The chase lasted nearly 10 hours, AP reports. The kangaroo became an elusive target for police as he kept hopping up and down a road – the kangaroo was surprisingly strong.

"It was a pretty big and extremely strong animal," Smith says. "It wasn't until I grabbed those legs that I realized just how strong they were. It doesn't look like that on TV."

Callers that spotted the kangaroo were equally surprised by the sighting and noticed that the marsupial was unaffected by the attention.

"He's having a merry old time," the caller said. "He's been on the move for quite a while tonight," the dispatcher replied.

The kangaroo was eventually captured by police who jumped on top of the animal and later brought it to a veterinarian. Smith speculates the kangaroo was hard to catch because it was drugged.

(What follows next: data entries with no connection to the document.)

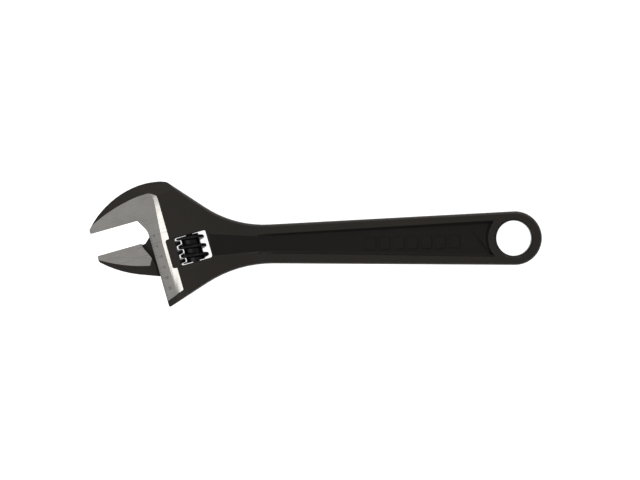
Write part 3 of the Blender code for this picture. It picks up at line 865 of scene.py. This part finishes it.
def black_forging(name, low, high, ior):
    """Black phosphate over a forged skin: satin, finely grained, with faint warm patches."""
    made = metal(name, 0.0, ior)
    tree = made.node_tree
    whole = stretched(tree, (1, 1, 1))
    grain = noise(tree, whole, 2600, 2)
    skin = noise(tree, whole, 320, 3)
    patches = noise(tree, whole, 45, 4)
    base = mix(tree, ramp(tree, patches, [(0.35, 0.0), (0.7, 1.0)]), low, high)
    fleck = ramp(tree, grain, [(0.66, 0.0), (0.76, 1.0)])
    colour = mix(tree, fleck, base, (0.030, 0.027, 0.024))
    roughness = ramp(tree, skin, [(0.3, 0.38), (0.7, 0.50)])
    link_shader(made, colour, roughness)
    shader_of(made).inputs["Specular Tint"].default_value = (1.0, 0.93, 0.87, 1)
    bump(tree, [(skin, 0.35, 0.00006), (grain, 0.5, 0.00002)])
    return made


def worn_black():
    """Broken edges painted lighter, with patches of steel: a painted highlight where the edges catch the
    light.
    """
    made = metal("painted_highlight_edge", 0.45)
    tree = made.node_tree
    whole = stretched(tree, (1, 1, 1))
    fine = noise(tree, whole, 900, 4, 0.65)
    broad = noise(tree, whole, 90, 3)
    # painted highlight: patches of lighter steel over the edges' dark base
    highlight_patches = ramp(tree, fine, [(0.45, 0.0), (0.62, 1.0)])
    steel = mix(tree, ramp(tree, broad, [(0.4, 0.0), (0.65, 1.0)]), (0.04, 0.037, 0.034),
                (0.11, 0.104, 0.096))
    colour = mix(tree, highlight_patches, (0.022, 0.020, 0.018), steel)
    roughness = ramp(tree, fine, [(0.3, 0.48), (0.7, 0.36)])
    link_shader(made, colour, roughness)
    bump(tree, [(fine, 0.3, 0.00003)])
    return made


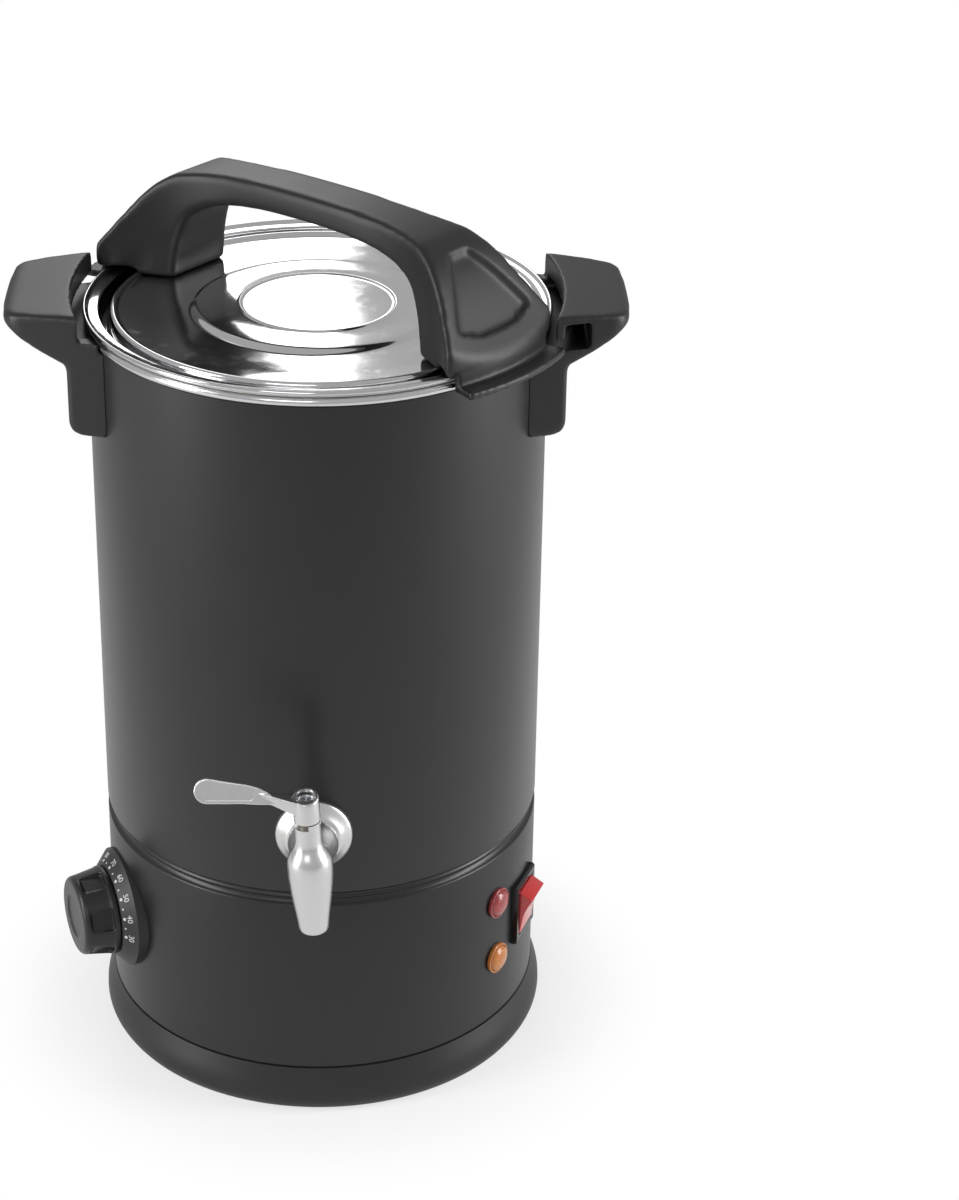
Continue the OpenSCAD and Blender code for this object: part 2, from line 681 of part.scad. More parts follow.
module tap_body() color("#cfd0d1") {
    top = barrel_top - tap_z;
    nozzle = spout_z - tap_z;
    barrel = concat([[spout_bore_r, nozzle], [4.8, nozzle]],
                    arc([4.8, nozzle + 2.6], 2.6, -90, -20, 4),
                    curve([7.5, nozzle + 4], [8.3, -18], [10.6, -6], [barrel_r, 5], 7),
                    curve([barrel_r, 10], [10.8, 15], [hub_r + 1.2, 17], [hub_r + 0.4, 20]),
                    [[hub_r, 22], [hub_r, top], [core_r + fit, top],
                     [core_r + fit, nozzle + spout_bore_len], [spout_bore_r, nozzle + spout_bore_len]]);
    // Bell-shaped shank: a step that clamps the washer, then a flare in front of it
    shank = concat([[0, 4.65], [pipe_r + 2.4, 4.65], [pipe_r + 2.4, 9], [bell_r, 9]],
                   curve([bell_r, 9.6], [bell_r - 0.2, 14], [barrel_r - 0.6, 16], [9.6, 26]),
                   [[9.6, tap_reach], [0, tap_reach]]);
    at_barrel() difference() {
        rotate_extrude($fn = 64) polygon(barrel);
        // Half of the neck's top is lower: the lever's tooth turns in this step
        translate([-hub_r - cut, -hub_r - cut, top - step_h])
            cube([2 * hub_r + 2 * cut, hub_r + cut, step_h + cut]);
        translate([-barrel_r - cut, 0, 0]) rotate([0, 90, 0])
            cylinder(r = inlet_bore_r, h = barrel_r, $fn = small_fn);
    }
    at_tap() difference() {
        union() {
            across(tank_r - 16, pipe_r, tap_y - tank_r + 12);
            translate([body_r, 0, 0]) rotate([0, 90, 0]) rotate_extrude() polygon(shank);
        }
        translate([tap_y, 0, -12]) cylinder(r = core_r + 1, h = 60);
        across(tank_r - 18, inlet_bore_r, tap_y - tank_r + 18);
    }
}

// Flanged hexagon nut inside the tank
module tap_nut() color("#c4c5c6") at_tap() {
    difference() {
        union() {
            translate([tank_r - 12.4, 0, 0]) rotate([0, 90, 0]) cylinder(r = nut_r - 2, h = 6, $fn = 6);
            across(tank_r - 6.5, nut_r, 2);
        }
        across(tank_r - 14, pipe_r + fit, 12);
    }
}

// Plug that turns in the barrel: wax comes in at its side and leaves below
module tap_core() color("#bfc1c2") at_barrel() {
    low = spout_z + spout_bore_len - tap_z + fit;
    difference() {
        translate([0, 0, low]) cylinder(r = core_r, h = hub_top - tap_z - 6 - low, $fn = small_fn);
        translate([0, 0, low - cut]) cylinder(r = 3, h = 3 - low + cut, $fn = small_fn);
        translate([-core_r - cut, 0, 0]) rotate([0, 90, 0]) cylinder(r = 3, h = core_r + cut, $fn = small_fn);
        translate([0, 0, hub_top - tap_z - 14]) cylinder(r = 1.6, h = 9, $fn = small_fn);
    }
}

// Lever: a hub cut at a slant, a rising neck and a long paddle that stands almost on edge,
// with a sunk panel. It points to the left of the tap when the tap is open.
module tap_lever() color("#cbcccd") at_barrel() rotate([0, 0, -90]) {
    top = hub_top - tap_z;
    low = barrel_top - tap_z + gap;
    neck_w = 4.4;
    neck_x = 23;
    neck = concat([[0, -neck_w]], curve([6, -neck_w], [12, -neck_w], [16, -2.4], [neck_x, -2.6]),
                  curve([neck_x, 3.4], [16, 3.2], [12, neck_w], [6, neck_w]), [[0, neck_w]]);
    difference() {
        union() {
            difference() {
                translate([0, 0, low]) cylinder(r1 = hub_r + 0.3, r2 = hub_r - 0.3, h = top - low, $fn = 64);
                translate([-10, -hub_r, top]) rotate([-hub_slant, 0, 0])
                    translate([0, -3, 0]) cube([20, 22, 8]);
            }
            intersection() {
                linear_extrude(top + 20) polygon(neck);
                side_cut(24) polygon(concat(
                    curve([0, low + 2.6], [8, low + 2.6], [12, top - 6], [neck_x, top - 5.2]),
                    curve([neck_x, top + 2.8], [14, top], [9, top - 3], [0, top - 3.6])));
            }
            on_paddle() translate([0, 0, -paddle_t / 2]) linear_extrude(paddle_t) polygon(paddle_shape(0));
            // Tooth that runs in the neck's step and stops the lever open and closed
            intersection() {
                translate([0, 0, low - gap - step_h + 0.4]) cylinder(r = hub_r - 0.1, h = step_h, $fn = 64);
                translate([0.4, -hub_r - cut, 0]) cube([hub_r + cut, hub_r + cut - 0.4, 60]);
            }
        }
        translate([0, 0, low - 2 * step_h])
            cylinder(r = core_r + fit, h = top - 6 - low + 2 * step_h + fit, $fn = small_fn);
        translate([0, 0, top - 5]) cylinder(r = 4.9, h = 10, $fn = small_fn);
        translate([0, 0, low]) cylinder(r = 1.8, h = 16, $fn = small_fn);
        // Sunk panel along the paddle
        on_paddle() translate([0, 0, paddle_t / 2 - 0.6]) linear_extrude(2) polygon(paddle_shape(1.6));
    }
}
// The paddle's own plane, which leans back and rises to its end
module on_paddle() {
    translate([0, 0, hub_top - tap_z - 3.6]) rotate([0, -paddle_rise, 0]) rotate([-paddle_turn, 0, 0])
        children();
}
// Outline of the paddle, drawn smaller by e for its panel
function paddle_shape(e) = concat(
    [[17 + 4 * e, -3.2 + e / 2], [24 + e, -4.7 + e]],
    arc([lever_len - paddle_w, 0], paddle_w - e, -90, 90, 10),
    [[24 + e, 4.7 - e], [17 + 4 * e, 3.2 - e / 2]]);

// Cross-head screw sunk in the lever's hub
module tap_screw() color("#8d9093") at_barrel() translate([0, 0, hub_top - tap_z]) {
    difference() {
        union() {
            translate([0, 0, -5 + fit]) cylinder(r = 3.6, h = 2.2, $fn = small_fn);
            translate([0, 0, -13]) cylinder(r = 1.5, h = 9, $fn = small_fn);
        }
        for (turn = [0, 90]) rotate([0, 0, turn]) translate([-2.2, -0.5, -3.9]) cube([4.4, 1, 2]);
    }
}

// ---- Lid ----

// Silicone ring that seals the lid in the collar and lies on the rim
module lid_gasket() color("#d9d6cf") {
    rotate_extrude() polygon([[107.6, plug_z + 1], [108.6, plug_z + 1], [collar_r - gap, plug_z + 4],
                              [collar_r - gap, rim_z - 1.6], [collar_r + 0.2, rim_z + gap],
                              [body_r - 0.5, rim_z + gap], [body_r - 0.5, rim_z + gap + 1],
                              [107.6, rim_z + gap + 1]]);
}

// Pressed lid: rolled edge, flange, plug groove, bead and stepped disc
module lid_pan() color("#d4d6d8") lid_place() {
    t = lid_t;
    top = concat(
        [[0, disc_z + 2], [37, disc_z + 2], [38, disc_z + 2.8], [39.4, disc_z + 2]],
        curve([58, disc_z + 2], [61, disc_z + 2], [61, disc_z], [64, disc_z], 4),
        [[97, disc_z]],
        curve([98, disc_z + 0.2], [99, disc_z + 2], [101, disc_z + 2], [101.6, disc_z], 4),
        [[102.4, plug_z + 1.6], [103.4, plug_z + t], [105.4, plug_z + t], [106.4, plug_z + 1.8],
         [106.6, flange_z + t - 0.6], [107.2, flange_z + t], [lid_r - 2.6, flange_z + t]],
        arc([lid_r - 1.2, flange_z + 1.2], 1.2, 150, -90, 8));
    under = concat(
        [[lid_r - 2, flange_z], [107, flange_z], [107.2, plug_z + 1.4], [105.8, plug_z],
         [103, plug_z], [101.6, plug_z + 1.2], [100.8, disc_z + 0.4]],
        curve([100.2, disc_z + 1.1], [99.6, disc_z + 1], [98.8, disc_z - t], [97, disc_z - t], 4),
        [[64, disc_z - t]],
        curve([63.6, disc_z - t], [60.4, disc_z - t], [60.4, disc_z + 2 - t], [57.6, disc_z + 2 - t], 4),
        [[0, disc_z + 2 - t]]);
    difference() {
        rotate_extrude() polygon(concat(top, under));
        for (x = [-1, 1], y = [-1, 1]) translate([x * lid_screw_x, y * lid_screw_y, disc_z - 2])
            cylinder(r = 2.2, h = 4, $fn = small_fn);
    }
}

// Bridge handle with fan-shaped ends and a locking lug below each end
module lid_handle() color("#29292b") lid_place() {
    w = grip_w / 2;
    fan_x = fan_r * cos(fan_half);
    fan_y = fan_r * sin(fan_half);
    flare = curve([42, w], [76, w], [96, w + 12], [fan_x, fan_y], 10);
    end_arc = arc([0, 0], fan_r, fan_half, -fan_half, 12);
    flare_back = [for (i = [len(flare) - 1:-1:0]) [flare[i][0], -flare[i][1]]];
    right_side = concat(flare, end_arc, flare_back);
    plan = concat(right_side, [for (p = right_side) [-p[0], -p[1]]]);
    foot_z = flange_z + lid_t + 1.8;
    half_top = concat([[fan_r, foot_z + 4]],
                      curve([fan_r - 3, foot_z + 8], [108, foot_z + 18], [98, grip_top - 20],
                            [86, grip_top - 11]),
                      curve([78, grip_top - 6], [60, grip_top - 1.5], [30, grip_top], [0, grip_top], 8));
    half_under = concat(curve([0, grip_top - 14], [34, grip_top - 14], [64, grip_top - 17],
                              [72, grip_top - 30], 8),
                        curve([75, grip_top - 38], [78, disc_z + 12], [79, disc_z + 5],
                              [foot_in - 2, disc_z + fit], 4),
                        [[foot_out, disc_z + fit], [foot_out + 0.3, foot_z], [fan_r, foot_z]]);
    outline = concat(half_top, mirrored(half_top), mirrored(half_under), half_under);
    difference() {
        union() {
            intersection() {
                translate([0, 0, rim_z - 10]) linear_extrude(90) polygon(plan);
                side_cut(120) polygon(outline);
            }
            for (side = [0, 180]) rotate([0, 0, side]) lug(foot_z);
        }
        // Sunk panels in the sloping faces of the fans
        for (side = [0, 180]) rotate([0, 0, side]) intersection() {
            translate([0, 0, rim_z - 10]) linear_extrude(90)
                polygon(concat(arc([0, 0], fan_r - 5, 15.5, -15.5, 6), [[84, -11], [84, 11]]));
            side_cut(120) polygon([[80, grip_top - 9.8], [88, grip_top - 13.8], [98, grip_top - 21.6],
                                   [108, foot_z + 16.6], [fan_r, foot_z + 3], [fan_r, grip_top + 5],
                                   [80, grip_top + 5]]);
        }
        // Clearance over the lid's raised bead
        rotate_extrude() translate([foot_out + 0.1, disc_z - cut]) square([6, foot_z - disc_z + cut + 0.4]);
        for (x = [-1, 1], y = [-1, 1]) translate([x * lid_screw_x, y * lid_screw_y, disc_z])
            cylinder(r = 1.7, h = 14, $fn = small_fn);
    }
}

// A lug: a curved plate outside the lid's edge, joined to the fan above it
module lug(foot_z) {
    sector = concat([[0, 0]], arc([0, 0], lug_r, -lug_half, lug_half, 10));
    intersection() {
        rotate_extrude() polygon([[web_in, lug_low], [lug_r - 1.2, lug_low], [lug_r, lug_low + 1.2],
                                  [lug_r, lug_top - 0.8], [lug_r - 0.8, lug_top], [fan_r, lug_top],
                                  [fan_r, foot_z], [fan_r - 1, foot_z + 4], [106, foot_z + 4],
                                  [106, foot_z], [web_in, foot_z]]);
        linear_extrude(rim_z + 60) polygon(sector);
    }
}

module lid_screws() color("#b4b7ba") lid_place() {
    for (x = [-1, 1], y = [-1, 1]) translate([x * lid_screw_x, y * lid_screw_y, 0]) {
        translate([0, 0, disc_z - lid_t - 2 - fit]) cylinder(r1 = 3, r2 = 3.8, h = 2, $fn = small_fn);
        translate([0, 0, disc_z - lid_t - 1]) cylinder(r = 1.65, h = 13, $fn = small_fn);
    }
}

outer_shell();
rim_collar();
handle_rivets();
wax_tank();
heater_plate();
heating_element();
heater_clamp();
thermal_cutout();
base_ring();
bottom_plate();
base_screws();
plate_screws();
rubber_feet();
terminal_block();
handle_left();
handle_right();
dial_bezel();
thermostat();
thermostat_screws();
thermostat_bulb();
dial_knob();
dial_shaft();
switch_housing();
switch_terminals();
switch_rocker();
heat_lamp_lens();
heat_lamp_body();
warm_lamp_lens();
warm_lamp_body();
mains_inlet();
inlet_pins();
inlet_screws();
tap_washer();
tap_seals();
tap_body();
tap_nut();
tap_core();
tap_lever();
tap_screw();
lid_gasket();
lid_pan();
lid_handle();
lid_screws();
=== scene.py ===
# %% [markdown]
# # Dressing a candle wax melter
# The melter is an electric pot for melting candle wax: a black double-walled steel pot with a
# polished rim and lid, moulded handles, a lever tap, a dial, a rocker switch and two pilot lamps.
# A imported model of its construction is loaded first. It fixes every size and place. This script
# models the pressed, moulded and cast pieces again with their soft edges, gives every piece its
# finish, and sets up the floor, the lamps and the camera.

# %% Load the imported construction
import math
import bpy
from mathutils import Matrix, Vector


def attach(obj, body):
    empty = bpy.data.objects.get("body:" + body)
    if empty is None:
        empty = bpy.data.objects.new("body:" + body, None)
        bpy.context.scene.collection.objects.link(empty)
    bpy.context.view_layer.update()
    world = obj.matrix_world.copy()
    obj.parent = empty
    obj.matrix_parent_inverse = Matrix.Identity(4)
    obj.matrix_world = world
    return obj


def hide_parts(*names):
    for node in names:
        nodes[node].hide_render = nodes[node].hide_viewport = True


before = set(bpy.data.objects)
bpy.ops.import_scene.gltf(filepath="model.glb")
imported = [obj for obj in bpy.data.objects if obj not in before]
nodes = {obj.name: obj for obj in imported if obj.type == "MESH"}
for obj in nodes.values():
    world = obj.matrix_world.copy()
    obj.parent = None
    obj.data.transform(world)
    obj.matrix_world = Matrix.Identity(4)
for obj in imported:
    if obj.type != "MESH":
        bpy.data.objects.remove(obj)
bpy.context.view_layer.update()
mm = 0.001

# %% [markdown]
# ## The camera
# The picture was taken in front of the pot, from well above it. A camera could be turned by eye
# until the pot fits. Here its place, its turn and its lens come from the ellipses of the rim, the
# groove and the base, which only one camera draws where they lie in the picture. Its axes are
# worked out one by one, because a lens that is a little rolled can't be set with Track To.

# %% Camera
camera_place = Vector((16.2, -1370.0, 944.8)) * mm
camera_turn = 0.0479
camera_tilt = 0.4762
camera_roll = 0.0191
camera_lens = 89.67

forward = Vector((math.sin(camera_turn) * math.cos(camera_tilt),
                  math.cos(camera_turn) * math.cos(camera_tilt), -math.sin(camera_tilt)))
level_right = Vector((math.cos(camera_turn), -math.sin(camera_turn), 0.0))
level_up = level_right.cross(forward)
right = level_right * math.cos(camera_roll) + level_up * math.sin(camera_roll)
up = level_up * math.cos(camera_roll) - level_right * math.sin(camera_roll)

camera = bpy.data.objects.new("camera", bpy.data.cameras.new("camera"))
bpy.context.scene.collection.objects.link(camera)
camera.data.lens = camera_lens
camera.data.sensor_width = 36
camera.data.sensor_fit = "AUTO"
camera.data.clip_end = 30
camera_axes = Matrix((right, up, -forward)).transposed().to_4x4()
camera.matrix_world = Matrix.Translation(camera_place) @ camera_axes
bpy.context.scene.camera = camera
print("camera looks along", [round(v, 3) for v in forward])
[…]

"I bounced it off of a chain link fence and it went to the ground, and I decided it wasn't going to get up," Smith said. "I was mainly worried about its back legs, and then another deputy jumped on it from there, and it was just a big dog pile after that."

This wasn’t the first unusual animal on the loose in the Sunshine State.

In Tallahassee, Scooter the llama escaped from his pen and led three county sheriff’s deputies on a chase until deputies used a Taser to subdue Scooter, AP reports. The 6-foot tall llama weighed 300 pounds and was apprehended on Saturday.

Sgt. Tony Drzewiecki from the Leon County Sheriff's Office says Scooter was unharmed after the incident, and his life returned to his regular norm.

"He was eating his favorite snacks, Triscuits, shortly thereafter," Drzewiecki told NBC Miami.